Challenge – Copy out the line that contains "function piece(name, geometry, material)", the line that contains "from mathutils import Matrix, Vector", and every line between them, exactly, and nothing else.

Data lines –
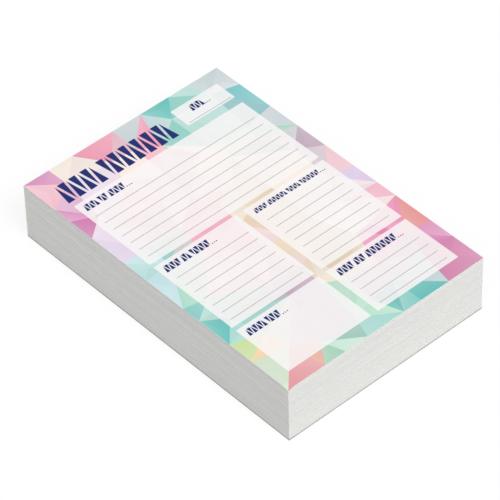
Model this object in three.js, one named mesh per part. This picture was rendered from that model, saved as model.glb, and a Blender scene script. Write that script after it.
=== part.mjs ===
// A thick tear-off planner pad lying flat, printed face up.
// Millimetres. +X runs across the page, +Y towards the glued head, +Z up.
// The origin is the middle of the underside.

import * as THREE from 'three';

// Driving dimensions of the paper
const SHEET_WIDTH = 152.4;
const SHEET_LENGTH = 228.6;
const SHEET_THICKNESS = 0.1;
const SHEET_COUNT = 400;

// Sheets that went under the knife together keep together, in lifts. Each lift
// lies back from the trimmed sides by its own small amount: a drift shared with
// its neighbours, and a slip of its own.
const SHEETS_PER_LIFT = 4;
const LIFT_DRIFT = 0.12;
const LIFT_SLIP = 0.13;
const LIFTS_PER_DRIFT = 23;

// A lift's cut edge eases over to the next lift within this height.
const LIFT_EASE = 0.06;

// Greyboard backing, trimmed flush with the sheets. The knife rolls its lower
// edges under a little.
const BOARD_THICKNESS = 1.0;
const BOARD_EDGE_ROLL = 0.15;

// Padding compound, brushed across the head in strokes that dry as low ridges.
const GLUE_THICKNESS = 0.3;
const GLUE_RIDGE_PITCH = 2.5;
const GLUE_RIDGE_DEPTH = 0.09;
const GLUE_POINTS_PER_RIDGE = 6;

// Places worked out from the sizes above
const BLOCK_HEIGHT = SHEET_COUNT * SHEET_THICKNESS;
const PAD_HEIGHT = BOARD_THICKNESS + BLOCK_HEIGHT;
const LEFT = -SHEET_WIDTH / 2;
const RIGHT = SHEET_WIDTH / 2;
const FOOT = -(SHEET_LENGTH + GLUE_THICKNESS) / 2;
const HEAD = FOOT + SHEET_LENGTH;

const paper = new THREE.MeshStandardMaterial({
  color: '#f3f2ee',
  roughness: 0.92,
  metalness: 0,
});
const greyboard = new THREE.MeshStandardMaterial({
  color: '#8d8a84',
  roughness: 0.95,
  metalness: 0,
});
const paddingCompound = new THREE.MeshStandardMaterial({
  color: '#efece2',
  roughness: 0.5,
  metalness: 0,
});

// A level outline of the pad at height z, set back from the three free sides.
// The head is held flush by the glue.
function outline(z, leftBack, rightBack, footBack) {
  return [
    [LEFT + leftBack, FOOT + footBack, z],
    [RIGHT - rightBack, FOOT + footBack, z],
    [RIGHT - rightBack, HEAD, z],
    [LEFT + leftBack, HEAD, z],
  ];
}

// Lofts one closed solid through outlines given from the lowest to the highest.
function loft(outlines) {
  const corners = outlines[0].length;
  const faces = [];
  for (let level = 0; level + 1 < outlines.length; level += 1) {
    for (let corner = 0; corner < corners; corner += 1) {
      const here = level * corners + corner;
      const beside = level * corners + ((corner + 1) % corners);
      faces.push(here, beside, beside + corners);
      faces.push(here, beside + corners, here + corners);
    }
  }
  const top = (outlines.length - 1) * corners;
  for (let corner = 1; corner + 1 < corners; corner += 1) {
    faces.push(0, corner + 1, corner);
    faces.push(top, top + corner, top + corner + 1);
  }
  const geometry = new THREE.BufferGeometry();
  const positions = outlines.flat(2);
  geometry.setAttribute('position', new THREE.Float32BufferAttribute(positions, 3));
  geometry.setIndex(faces);
  geometry.computeVertexNormals();
  return geometry;
}

// An even scatter between 0 and 1 that is the same every time.
function scatter(seed) {
  const spread = Math.sin(seed * 127.1 + 31.7) * 4375.85;
  return spread - Math.floor(spread);
}

// How far one side of a lift lies back from the trimmed edge. Each side has its
// own phase, so that the sides don't move together.
function setBack(lift, phase) {
  const drift = 0.5 + 0.5 * Math.sin((2 * Math.PI * lift) / LIFTS_PER_DRIFT + phase);
  return LIFT_DRIFT * drift + LIFT_SLIP * scatter(lift + 101 * phase);
}

// All the sheets, as lifts of a few sheets from the board up to the printed one.
// The uppermost lift lies true to the full size.
function sheetBlockGeometry() {
  const leftPhase = 0.4;
  const rightPhase = 2.6;
  const footPhase = 4.3;
  const lifts = Math.ceil(SHEET_COUNT / SHEETS_PER_LIFT);
  const outlines = [];
  for (let lift = 0; lift < lifts; lift += 1) {
    const firstSheet = lift * SHEETS_PER_LIFT;
    const nextSheet = Math.min(firstSheet + SHEETS_PER_LIFT, SHEET_COUNT);
    const isLowest = lift === 0;
    const isUppermost = lift === lifts - 1;
    const low = BOARD_THICKNESS + firstSheet * SHEET_THICKNESS;
    const high = BOARD_THICKNESS + nextSheet * SHEET_THICKNESS;
    const backs = isUppermost
      ? [0, 0, 0]
      : [leftPhase, rightPhase, footPhase].map((phase) => setBack(lift, phase));
    outlines.push(outline(isLowest ? low : low + LIFT_EASE / 2, ...backs));
    outlines.push(outline(isUppermost ? high : high - LIFT_EASE / 2, ...backs));
  }
  return loft(outlines);
}

// The backing board: square at the top, its lower edges rolled under.
function backingBoardGeometry() {
  const roll = BOARD_EDGE_ROLL;
  return loft([
    outline(0, roll, roll, roll),
    outline(roll, 0, 0, 0),
    outline(BOARD_THICKNESS, 0, 0, 0),
  ]);
}

// The film over the head: its section, drawn outwards from the head and upwards,
// runs the whole width of the pad.
function paddingGlueGeometry() {
  const section = new THREE.Shape();
  section.moveTo(0, 0);
  const steps = Math.round((PAD_HEIGHT / GLUE_RIDGE_PITCH) * GLUE_POINTS_PER_RIDGE);
  for (let step = 0; step <= steps; step += 1) {
    const height = (PAD_HEIGHT * step) / steps;
    const turn = (2 * Math.PI * height) / GLUE_RIDGE_PITCH;
    const hollow = GLUE_RIDGE_DEPTH * (0.5 - 0.5 * Math.cos(turn));
    section.lineTo(GLUE_THICKNESS - hollow, height);
  }
  section.lineTo(0, PAD_HEIGHT);
  section.closePath();
  const film = new THREE.ExtrudeGeometry(section, {
    depth: SHEET_WIDTH,
    bevelEnabled: false,
  });
  const outwards = new THREE.Vector3(0, 1, 0);
  const upwards = new THREE.Vector3(0, 0, 1);
  const across = new THREE.Vector3(1, 0, 0);
  const placed = new THREE.Matrix4().makeBasis(outwards, upwards, across);
  placed.setPosition(LEFT, HEAD, 0);
  film.applyMatrix4(placed);
  return film;
}

function piece(name, geometry, material) {
  const mesh = new THREE.Mesh(geometry, material);
  mesh.name = name;
  return mesh;
}

const plannerPad = new THREE.Group();
plannerPad.add(
  piece('sheet_block', sheetBlockGeometry(), paper),
  piece('backing_board', backingBoardGeometry(), greyboard),
  piece('padding_glue', paddingGlueGeometry(), paddingCompound),
);

export default plannerPad;
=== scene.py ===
"""A thick tear-off planner pad on a pale floor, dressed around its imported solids.

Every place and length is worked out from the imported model, which is the fixed
frame. Metres, +X across the page, +Y towards the glued head, +Z up.
"""

import logging
import math
import random
from collections.abc import Callable, Iterable, Iterator, Mapping
from contextlib import contextmanager
from dataclasses import dataclass, field
from enum import Enum
from typing import Any

import bpy
import numpy as np
from mathutils import Matrix, Vector


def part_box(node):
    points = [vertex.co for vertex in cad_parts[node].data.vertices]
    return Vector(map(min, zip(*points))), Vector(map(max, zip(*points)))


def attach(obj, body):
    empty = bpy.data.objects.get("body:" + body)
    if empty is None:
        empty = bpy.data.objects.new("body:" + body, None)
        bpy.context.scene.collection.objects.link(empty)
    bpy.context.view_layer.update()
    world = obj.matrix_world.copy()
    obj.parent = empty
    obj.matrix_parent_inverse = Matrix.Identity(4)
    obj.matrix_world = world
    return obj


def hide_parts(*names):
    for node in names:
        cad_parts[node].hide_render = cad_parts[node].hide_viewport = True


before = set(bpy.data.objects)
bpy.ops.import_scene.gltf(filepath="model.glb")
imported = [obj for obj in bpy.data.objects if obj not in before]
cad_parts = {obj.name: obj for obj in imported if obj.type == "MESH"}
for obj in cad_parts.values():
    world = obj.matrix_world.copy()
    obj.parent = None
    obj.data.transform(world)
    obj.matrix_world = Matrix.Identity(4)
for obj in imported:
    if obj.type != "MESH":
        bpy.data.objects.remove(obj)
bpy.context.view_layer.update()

MM = 0.001
NEAR = 0.001 * MM
BODY = "root"
PRINT_COLOURS = "print"
BAKE_MAP = "OFBake"
LOG = logging.getLogger("planner_pad")

Colour = tuple[float, float, float]
Socket = bpy.types.NodeSocket
Source = Socket | float | Colour

WHITE: Colour = (1.0, 1.0, 1.0)


class Side(Enum):
    """The trimmed sides, each with the phase that its sheets' slips start from."""

    LEFT = 0.4
    RIGHT = 2.6
    FOOT = 4.3


class Tint(Enum):
    """The colours that the page is washed with, in sRGB."""

    CERISE = "D262A0"
    MAGENTA = "D97FB8"
    HOT_PINK = "EC7AB0"
    ROSE = "F6A2BB"
    PALE_ROSE = "F8CDD6"
    LILAC = "D9C1E4"
    PALE_LILAC = "ECDDEE"
    MAUVE = "CBB3C5"
    CREAM = "FCEFE5"
    PEACH = "F9CF9C"
    BEIGE = "EAD8BA"
    SALMON = "F3A39B"
    CORAL = "E4868D"
    LIME = "CCE2A2"
    MINT = "AFE0C6"
    AQUA = "97D8CE"
    TEAL = "68C6BF"
    SEA = "80CBCE"
    PALE_AQUA = "BFE3E8"
    MIST = "CDD6DA"

    @property
    def linear(self) -> Colour:
        """The tint in linear light."""
        return linear(self.value)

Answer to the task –
function piece(name, geometry, material) {
  const mesh = new THREE.Mesh(geometry, material);
  mesh.name = name;
  return mesh;
}

const plannerPad = new THREE.Group();
plannerPad.add(
  piece('sheet_block', sheetBlockGeometry(), paper),
  piece('backing_board', backingBoardGeometry(), greyboard),
  piece('padding_glue', paddingGlueGeometry(), paddingCompound),
);

export default plannerPad;
=== scene.py ===
"""A thick tear-off planner pad on a pale floor, dressed around its imported solids.

Every place and length is worked out from the imported model, which is the fixed
frame. Metres, +X across the page, +Y towards the glued head, +Z up.
"""

import logging
import math
import random
from collections.abc import Callable, Iterable, Iterator, Mapping
from contextlib import contextmanager
from dataclasses import dataclass, field
from enum import Enum
from typing import Any

import bpy
import numpy as np
from mathutils import Matrix, Vector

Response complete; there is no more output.